--- start of Given information ---

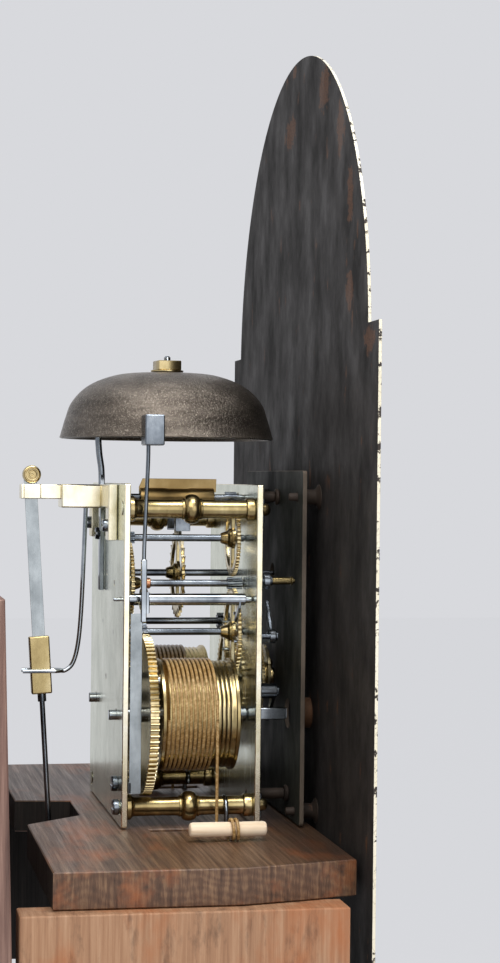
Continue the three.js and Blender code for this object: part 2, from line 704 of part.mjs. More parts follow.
// A sheet that beats the air, sprung on its arbor
function flyVane() {
  const x0 = FLY_X - FLY_SHEET / 2;
  const g = (side) => [
    [-11, side * 2], [-14.5, side * FLY_SPAN], [-49, side * FLY_SPAN], [-48.4, side * 2],
  ].map(([y, z]) => [y, FLY_Z + z]);
  const wing = (side) => {
    const shape = new THREE.Shape(g(side).map(([y, z]) => new THREE.Vector2(y, z)));
    const geometry = new THREE.ExtrudeGeometry(shape, { depth: FLY_SHEET, bevelEnabled: false });
    geometry.applyMatrix4(new THREE.Matrix4().set(0, 0, 1, 0, 1, 0, 0, 0, 0, 1, 0, 0, 0, 0, 0, 1));
    return solid(geometry.translate(x0, 0, 0));
  };
  const sleeve = bar(FLY_X, FLY_Z, COLLET + FIT + 1.1, -12, -47.5, 12);
  return cut(join(wing(1), wing(-1), sleeve), bar(FLY_X, FLY_Z, COLLET + FIT, -10, -50, 12));
}

// Going train
const CANNON_PIVOT = 1.9;
const SECONDS_PIVOT = 1.1;
const SECONDS_END = DIAL_FRONT - 2.6;
const HOOP_PIVOT = 1.5;
const GATHER_FRONT = FRONT_OUTER - 5.4;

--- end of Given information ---

• [Your task]:
Can you reproduce all the material exactly?

• [Expected answer]:
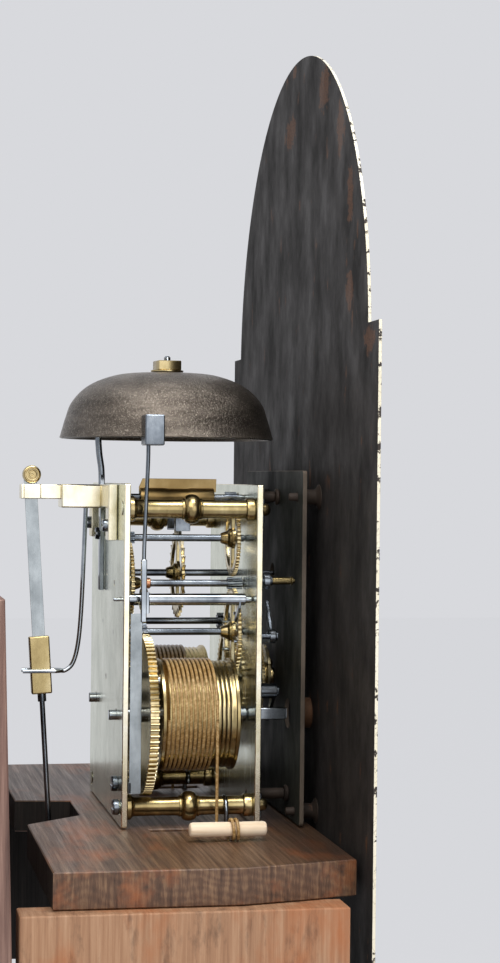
Continue the three.js and Blender code for this object: part 2, from line 704 of part.mjs. More parts follow.
// A sheet that beats the air, sprung on its arbor
function flyVane() {
  const x0 = FLY_X - FLY_SHEET / 2;
  const g = (side) => [
    [-11, side * 2], [-14.5, side * FLY_SPAN], [-49, side * FLY_SPAN], [-48.4, side * 2],
  ].map(([y, z]) => [y, FLY_Z + z]);
  const wing = (side) => {
    const shape = new THREE.Shape(g(side).map(([y, z]) => new THREE.Vector2(y, z)));
    const geometry = new THREE.ExtrudeGeometry(shape, { depth: FLY_SHEET, bevelEnabled: false });
    geometry.applyMatrix4(new THREE.Matrix4().set(0, 0, 1, 0, 1, 0, 0, 0, 0, 1, 0, 0, 0, 0, 0, 1));
    return solid(geometry.translate(x0, 0, 0));
  };
  const sleeve = bar(FLY_X, FLY_Z, COLLET + FIT + 1.1, -12, -47.5, 12);
  return cut(join(wing(1), wing(-1), sleeve), bar(FLY_X, FLY_Z, COLLET + FIT, -10, -50, 12));
}

// Going train
const CANNON_PIVOT = 1.9;
const SECONDS_PIVOT = 1.1;
const SECONDS_END = DIAL_FRONT - 2.6;
const HOOP_PIVOT = 1.5;
const GATHER_FRONT = FRONT_OUTER - 5.4;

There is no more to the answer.